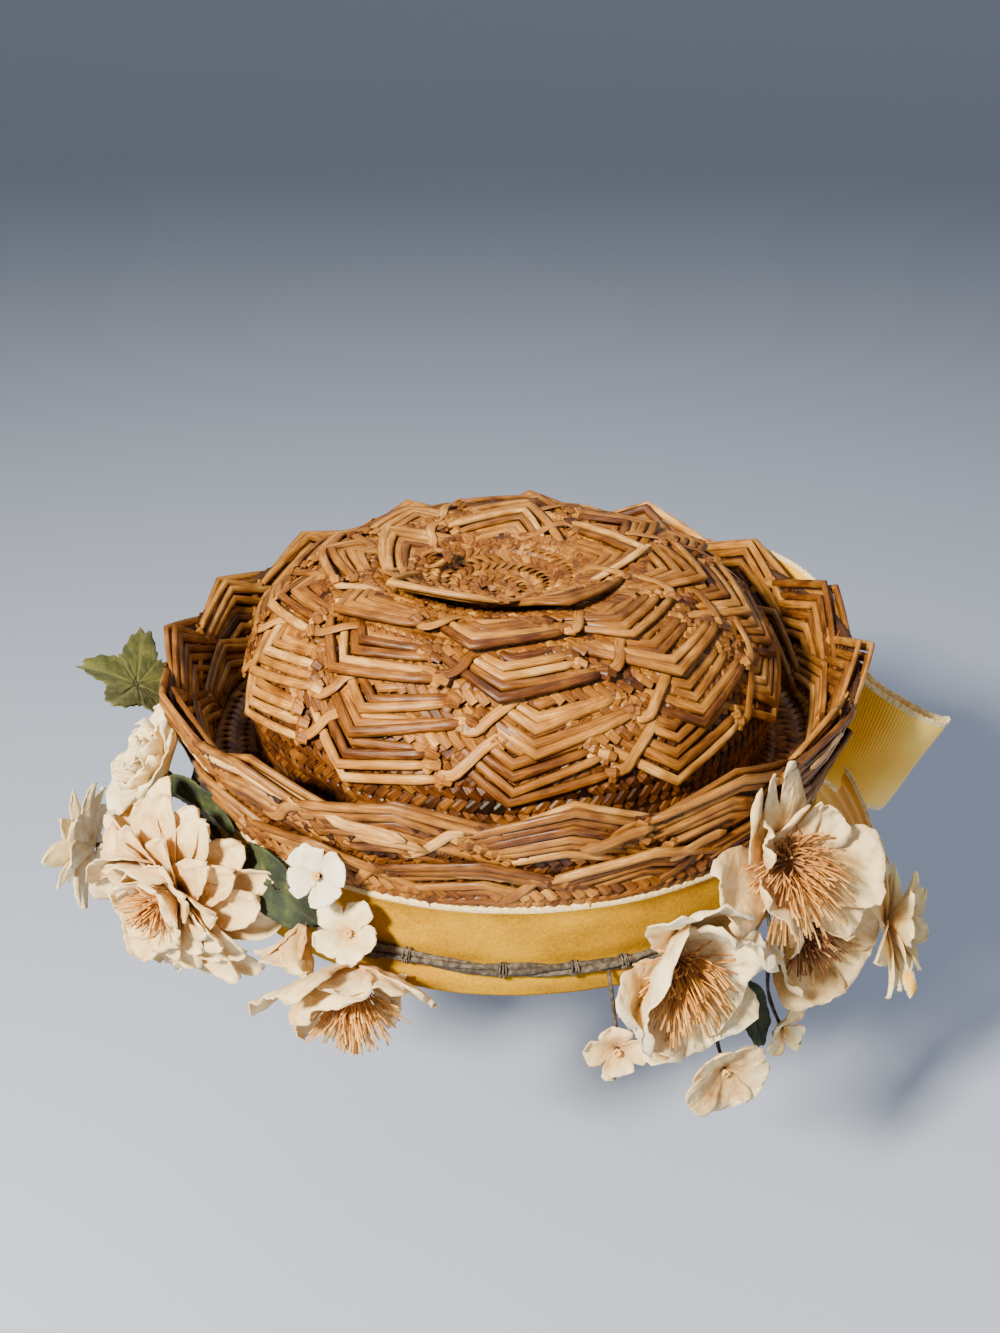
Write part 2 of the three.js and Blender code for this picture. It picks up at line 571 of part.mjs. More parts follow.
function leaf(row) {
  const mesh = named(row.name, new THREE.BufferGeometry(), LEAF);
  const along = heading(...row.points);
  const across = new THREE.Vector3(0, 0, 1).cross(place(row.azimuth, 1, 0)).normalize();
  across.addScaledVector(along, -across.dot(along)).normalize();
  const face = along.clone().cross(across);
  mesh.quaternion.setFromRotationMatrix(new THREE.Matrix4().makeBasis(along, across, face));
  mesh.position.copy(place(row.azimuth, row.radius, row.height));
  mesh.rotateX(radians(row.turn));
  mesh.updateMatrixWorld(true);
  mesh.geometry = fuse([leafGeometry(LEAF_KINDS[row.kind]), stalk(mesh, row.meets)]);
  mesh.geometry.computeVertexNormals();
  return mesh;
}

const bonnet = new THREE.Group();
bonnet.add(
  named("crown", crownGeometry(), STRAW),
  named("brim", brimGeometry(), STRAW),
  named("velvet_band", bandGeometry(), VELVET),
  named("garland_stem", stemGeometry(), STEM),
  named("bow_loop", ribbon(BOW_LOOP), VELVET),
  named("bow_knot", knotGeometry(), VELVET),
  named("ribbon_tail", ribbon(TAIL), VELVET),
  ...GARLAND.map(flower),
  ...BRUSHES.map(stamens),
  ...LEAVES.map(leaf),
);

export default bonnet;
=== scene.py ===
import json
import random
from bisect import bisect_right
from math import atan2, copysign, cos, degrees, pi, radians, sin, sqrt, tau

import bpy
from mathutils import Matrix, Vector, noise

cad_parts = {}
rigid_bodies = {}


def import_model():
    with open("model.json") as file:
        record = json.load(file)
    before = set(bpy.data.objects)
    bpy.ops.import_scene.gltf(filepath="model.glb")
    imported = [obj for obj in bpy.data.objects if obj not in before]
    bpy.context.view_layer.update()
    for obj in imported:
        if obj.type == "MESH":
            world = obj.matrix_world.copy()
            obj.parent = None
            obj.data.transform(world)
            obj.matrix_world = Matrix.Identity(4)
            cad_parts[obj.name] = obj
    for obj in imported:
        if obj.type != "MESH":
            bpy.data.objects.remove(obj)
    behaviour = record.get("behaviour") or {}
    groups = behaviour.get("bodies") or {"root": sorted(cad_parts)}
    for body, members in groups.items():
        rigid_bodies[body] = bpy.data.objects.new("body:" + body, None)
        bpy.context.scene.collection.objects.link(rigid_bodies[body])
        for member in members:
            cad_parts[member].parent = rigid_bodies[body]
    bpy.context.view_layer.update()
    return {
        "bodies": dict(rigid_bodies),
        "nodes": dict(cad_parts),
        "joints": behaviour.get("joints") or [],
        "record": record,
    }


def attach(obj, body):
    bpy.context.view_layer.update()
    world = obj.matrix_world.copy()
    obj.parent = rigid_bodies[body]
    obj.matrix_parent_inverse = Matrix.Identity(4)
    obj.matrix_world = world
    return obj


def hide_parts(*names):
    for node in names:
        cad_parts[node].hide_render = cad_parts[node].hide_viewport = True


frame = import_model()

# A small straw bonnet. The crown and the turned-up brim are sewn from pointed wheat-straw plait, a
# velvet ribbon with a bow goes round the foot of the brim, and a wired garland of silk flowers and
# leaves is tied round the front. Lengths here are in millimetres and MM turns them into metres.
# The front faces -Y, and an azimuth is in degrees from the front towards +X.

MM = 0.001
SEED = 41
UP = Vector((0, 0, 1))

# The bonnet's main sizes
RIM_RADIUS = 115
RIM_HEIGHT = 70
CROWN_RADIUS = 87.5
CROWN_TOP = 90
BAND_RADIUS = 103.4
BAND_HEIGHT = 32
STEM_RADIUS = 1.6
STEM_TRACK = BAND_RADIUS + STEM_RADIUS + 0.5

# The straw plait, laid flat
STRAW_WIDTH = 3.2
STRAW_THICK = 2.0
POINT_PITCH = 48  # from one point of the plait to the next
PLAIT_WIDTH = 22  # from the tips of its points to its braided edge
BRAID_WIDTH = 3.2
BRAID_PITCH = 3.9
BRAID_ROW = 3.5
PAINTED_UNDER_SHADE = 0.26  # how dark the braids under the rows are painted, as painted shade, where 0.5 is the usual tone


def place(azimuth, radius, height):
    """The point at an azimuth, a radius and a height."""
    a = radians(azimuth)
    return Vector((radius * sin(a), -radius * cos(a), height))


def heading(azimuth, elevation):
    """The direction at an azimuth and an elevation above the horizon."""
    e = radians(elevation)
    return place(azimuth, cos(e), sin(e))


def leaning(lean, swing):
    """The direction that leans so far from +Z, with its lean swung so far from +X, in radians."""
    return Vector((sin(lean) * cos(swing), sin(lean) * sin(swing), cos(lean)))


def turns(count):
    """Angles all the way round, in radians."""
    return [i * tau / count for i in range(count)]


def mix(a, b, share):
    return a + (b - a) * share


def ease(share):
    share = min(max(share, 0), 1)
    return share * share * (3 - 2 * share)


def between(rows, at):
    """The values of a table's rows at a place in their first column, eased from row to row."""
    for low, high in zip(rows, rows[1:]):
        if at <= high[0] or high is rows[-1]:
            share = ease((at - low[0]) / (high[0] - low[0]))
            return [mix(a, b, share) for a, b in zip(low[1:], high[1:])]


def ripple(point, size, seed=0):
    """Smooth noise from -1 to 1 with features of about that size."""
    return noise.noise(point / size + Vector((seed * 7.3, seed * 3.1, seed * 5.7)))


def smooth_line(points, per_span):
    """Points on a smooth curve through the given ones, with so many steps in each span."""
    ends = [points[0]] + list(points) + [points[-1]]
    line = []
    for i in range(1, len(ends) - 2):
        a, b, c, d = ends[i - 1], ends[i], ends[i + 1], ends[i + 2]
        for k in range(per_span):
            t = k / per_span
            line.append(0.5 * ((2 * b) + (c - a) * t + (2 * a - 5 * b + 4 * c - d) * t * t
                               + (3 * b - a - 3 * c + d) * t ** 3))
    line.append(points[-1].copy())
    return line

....

In the listing above, find the line with "const bonnet = new THREE.Group();" and the line with "for body, members", then print exactly those lines and every line between them.

▸ Exercise output:
const bonnet = new THREE.Group();
bonnet.add(
  named("crown", crownGeometry(), STRAW),
  named("brim", brimGeometry(), STRAW),
  named("velvet_band", bandGeometry(), VELVET),
  named("garland_stem", stemGeometry(), STEM),
  named("bow_loop", ribbon(BOW_LOOP), VELVET),
  named("bow_knot", knotGeometry(), VELVET),
  named("ribbon_tail", ribbon(TAIL), VELVET),
  ...GARLAND.map(flower),
  ...BRUSHES.map(stamens),
  ...LEAVES.map(leaf),
);

export default bonnet;
=== scene.py ===
import json
import random
from bisect import bisect_right
from math import atan2, copysign, cos, degrees, pi, radians, sin, sqrt, tau

import bpy
from mathutils import Matrix, Vector, noise

cad_parts = {}
rigid_bodies = {}


def import_model():
    with open("model.json") as file:
        record = json.load(file)
    before = set(bpy.data.objects)
    bpy.ops.import_scene.gltf(filepath="model.glb")
    imported = [obj for obj in bpy.data.objects if obj not in before]
    bpy.context.view_layer.update()
    for obj in imported:
        if obj.type == "MESH":
            world = obj.matrix_world.copy()
            obj.parent = None
            obj.data.transform(world)
            obj.matrix_world = Matrix.Identity(4)
            cad_parts[obj.name] = obj
    for obj in imported:
        if obj.type != "MESH":
            bpy.data.objects.remove(obj)
    behaviour = record.get("behaviour") or {}
    groups = behaviour.get("bodies") or {"root": sorted(cad_parts)}
    for body, members in groups.items():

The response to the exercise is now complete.